O primeiro apareceu nas primeiras semanas de janeiro, quando começaram os ataques despropositados do governo contra o Banco Central. Por pouco não descambaram para insultos pessoais contra o presidente do BC, Roberto Campos Neto. Quando a grita começou, os juros estavam em 13,75% ao ano. Passaram-se dez meses, eles estão em 12,25%, sem barulho algum. A zanga tinha muito teatro e pouca convicção.

Lula durante cerimônia no Palácio do Planalto - Pedro Ladeira - 24.nov.23/Folhapress

Outro é o caso das joias sauditas. Ele vem do governo Bolsonaro, reaparece, esquenta o clima e some até sua próxima aparição. Há dias veio a informação de que o governo americano colabora na investigação. Desde o início sabe-se que Bolsonaro embolsou joias e relógios da Viúva.

O terceiro caso é mais complexo. Trata-se da dificuldade numérica e constitucional que obriga o Planalto a negociar com a Câmara dos Deputados, onde o doutor Arthur Lira controla seu poderoso bloco. Desde janeiro, a cada mês aparecem notícias de operações esquisitas envolvendo-o. Elas surgem, somem e voltam. Além disso, a cada desentendimento vem a ameaça de que Lira trancará a pauta de seu latifúndio. A cada dois meses toca-se esse realejo. Nisso, o essencial vai para o fundo da cena. A fritura da presidente da Caixa Econômica foi percebida em junho. Quando ela caiu, em outubro, pareceu consequência da lei da gravidade.

A zanga com os juros e as recaídas com o caso das joias foram trovões.

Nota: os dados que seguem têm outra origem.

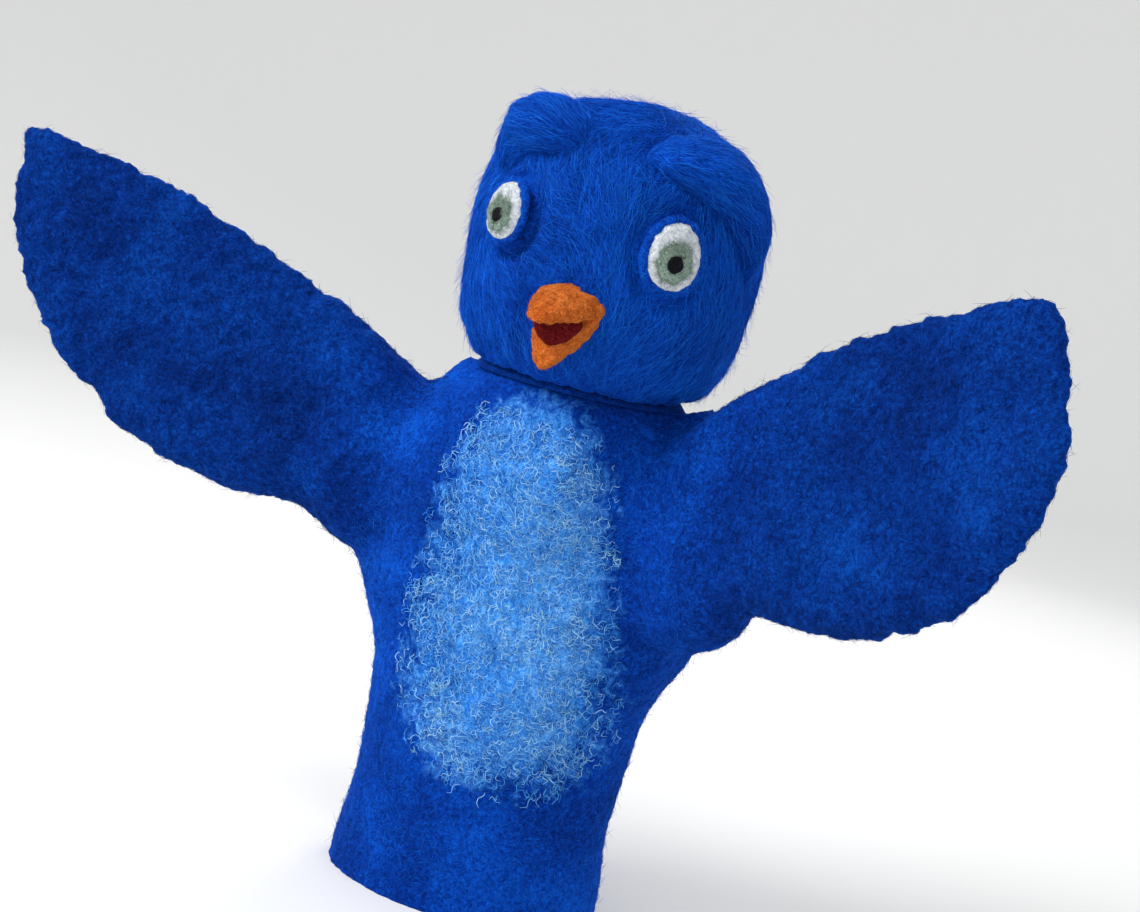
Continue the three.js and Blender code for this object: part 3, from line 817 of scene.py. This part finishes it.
# BROWS. A thick roll of combed wool over each eye: its upper side runs smoothly into the crown, its
# lower side overhangs, and its outer end hangs free at the side of the head.
BROW_PATH = {
    1: ((14, 35), (30, 34), (46, 31), (61, 24), (73, 12), (79, -1)),
    -1: ((-5, 32), (-18, 34), (-32, 36), (-44, 33), (-49, 22), (-46, 10)),
}
BROW_DOWN, BROW_BACK, BROW_THICK, BROW_LIP = 0.0080, 0.018, 0.0155, 0.0056
BROW_SINK = {1: 0.0050, -1: 0.0080}
for side, name in SIDES.items():
    spots = [head_spot(*turn_lift) for turn_lift in BROW_PATH[side]]
    spots = [2 * spots[0] - spots[1]] + spots + [2 * spots[-1] - spots[-2]]

    def on_path(part, spots=spots):
        place = min(part, 0.9999) * (len(spots) - 3)
        first, t = int(place), place % 1
        a, b, c, d = spots[first:first + 4]
        return (2 * b + (c - a) * t + (2 * a - 5 * b + 4 * c - d) * t ** 2
                + (3 * b - a - 3 * c + d) * t ** 3) / 2

    def brow_frame(part, side=side, on_path=on_path):
        spot = on_path(part)
        ahead = (on_path(min(1, part + 0.03)) - on_path(max(0, part - 0.03))).normalized()
        out = (spot - HEAD_MIDDLE).normalized()
        return spot, ahead, out, ahead.cross(out).normalized() * side

    form = bmesh.new()
    bmesh.ops.create_uvsphere(form, u_segments=40, v_segments=48, radius=1)
    for vert in form.verts:
        part = math.acos(max(-1, min(1, vert.co.z))) / math.pi
        spot, ahead, out, down = brow_frame(part)
        fuller = max(0.02, math.sin(part * math.pi)) ** -0.4
        low, high = vert.co.x * fuller, vert.co.y * fuller
        reach = low * (BROW_DOWN if low > 0 else BROW_BACK)
        tuck = 0.55 * (reach / HEAD_R) ** 2 * HEAD_R + (0.0045 * low * low if low < 0 else 0)
        thick = BROW_THICK * (0.62 + 0.38 * eased(part, 0.0, 0.4))
        sink = BROW_SINK[side] * (0.35 + 0.65 * eased(part, 0.45, 0.75))
        sink += 0.0030 * (1 - eased(part, 0.0, 0.22))
        lip = BROW_LIP * max(0, high) * (1 if low > 0 else 1 + low)
        vert.co = spot + down * (reach + lip) + out * (high * thick - tuck - sink)
    bmesh.ops.recalc_face_normals(form, faces=form.faces)
    brow = finished(f"{name}_brow_roll", form)
    stuffed(brow, 0.004, 0.0015, 2)
    refelted(brow, 0.0011)
    form = bmesh.new()
    form.from_mesh(brow.data)
    form.normal_update()
    moves = []
    for vert in form.verts:
        part = min((k / 24 for k in range(25)), key=lambda part: (on_path(part) - vert.co).length)
        spot, ahead, out, down = brow_frame(part)
        offset = vert.co - spot
        run = part * 0.08
        ridge = noise.noise(Vector((offset.dot(down) * 420, offset.dot(out) * 420, run * 45)))
        moves.append(vert.co + vert.normal * (ridge * 0.0010 + noise.noise(vert.co * 110) * 0.0008))
    for vert, goal in zip(form.verts, moves):
        vert.co = goal
    form.to_mesh(brow.data)
    form.free()
    brow.data.materials.clear()
    brow.data.materials.append(blue_felt)
    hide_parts(f"{name}_brow")
    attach(brow, "head")
    chance = random.Random(40 + side)
    brow_ground = BVHTree.FromObject(brow, bpy.context.evaluated_depsgraph_get())
    strands = []
    for root, out in spread(brow.data, 3600, 50 + side, lambda spot, normal: (
            (spot - HEAD_MIDDLE).length > HEAD_R - 0.001 and clear_of_face(spot))):
        part = min((k / 24 for k in range(25)), key=lambda part: (on_path(part) - root).length)
        way = brow_frame(part)[1]
        way = Matrix.Rotation(chance.gauss(0, 0.28), 3, out) @ (way - out * way.dot(out)).normalized()
        stray = chance.random() < 0.06
        rise = chance.uniform(0.0015, 0.003) if stray else chance.uniform(0.0002, 0.0009)
        strands.append(strand(brow_ground, root, way, chance, chance.uniform(0.006, 0.012), rise, 0.15, 3))
    piece = wool(f"{name}_brow_wool", strands, 0.00014, head_hair)
    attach(piece, "head")

# EYES. An egg of white felt needled on each side of the face inside a raised blue rim, with a soft
# grey-green iris low in it and a small black pupil.
GREY_GREEN = ((0.060, 0.110, 0.085), (0.185, 0.270, 0.215), (0.440, 0.530, 0.450))
WHITE = ((0.38, 0.43, 0.48), (0.68, 0.72, 0.76), (0.86, 0.88, 0.90))
BLACK = ((0.002, 0.002, 0.003), (0.006, 0.006, 0.008), (0.020, 0.021, 0.026))
white_felt = felt("white_felt", *WHITE, grain=1.6, hairy=0.35)
iris_felt = felt("grey_green_felt", *GREY_GREEN, grain=2.0, hairy=0.4)
black_felt = felt("black_felt", *BLACK, grain=2.0, hairy=0.3)
white_hair = hairs("white_hair", *WHITE)
iris_hair = hairs("grey_green_hair", *GREY_GREEN)
black_hair = hairs("black_hair", *BLACK)
IRIS_AT = Vector((-0.0002, 0, -0.0017))
IRIS_HALF = Vector((0.0061, 0.0013, 0.0067))
PUPIL_AT = Vector((-0.0002, 0, -0.0024))
PUPIL_HALF = Vector((0.0030, 0.0014, 0.0032))


def felt_button(name, half, place, roughness, egg=0.0):
    """A small domed oval of felt, wider towards the bottom by the egg share."""
    form = bmesh.new()
    bmesh.ops.create_uvsphere(form, u_segments=72, v_segments=48, radius=1)
    for vert in form.verts:
        fuller = 1 - egg * vert.co.z
        spot = Vector((vert.co.x * half.x * fuller, vert.co.y * half.y, vert.co.z * half.z))
        lump = 1 + roughness * noise.noise(spot * 420 + Vector((7, 0, half.x * 5000)))
        vert.co = place @ Vector((spot.x * lump, spot.y * lump, spot.z * lump))
    bmesh.ops.recalc_face_normals(form, faces=form.faces)
    return finished(name, form)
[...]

A entrega da Caixa foi um raio que caiu em cima de um dos maiores bancos do país.

A bola da vez é a forma que adquiriu a disputa entre o Senado e o Supremo Tribunal Federal. O governo e Lula estão tecnicamente fora desse ringue. O Senado aprovou uma emenda constitucional que limita os poderes monocráticos dos ministros do STF. Do Supremo vieram brados de que lá não há covardes. Quem falou nisso? Em seguida, surgiram rumores de que, no tribunal, alguém falou em "fim da lua de mel" com o Planalto. Piorou.

Até as vidraças do STF sabem que a PEC do Senado precisa passar pela Câmara, onde está o filtro de Arthur Lira. O que poderia ser um debate produtivo foi transformado em vaporoso bate-boca.

Essa distorção está no código genético de alguns ministros do Supremo, encantados com a própria projeção. Prova disso é que nenhum deles reclama quando se diz que fulano ou sicrano foi para tal vaga porque tinha o ministro A ou B como padrinho. Deputados e senadores convivem com projeções e palanques. Magistrados podem evitá-las.

Todas as tensões surgidas no primeiro ano de Lula cabem numa só passagem de Bolsonaro pelo cercadinho do Alvorada. Depois de quatro anos de provocações, Lula fechará o ano com o mérito de ter distendido as relações políticas.

Mesmo assim, o capitão reformado parece ter deixado algo do seu estilo no entorno do Planalto e na sensibilidade do Judiciário. As crises inúteis são apenas inúteis e servem, quando muito, para soprar as vaidades de quem se mete nelas.

Erramos: o texto foi alterado

A palavra sicrano foi grafada incorretamente como cicrano em versão anterior deste texto.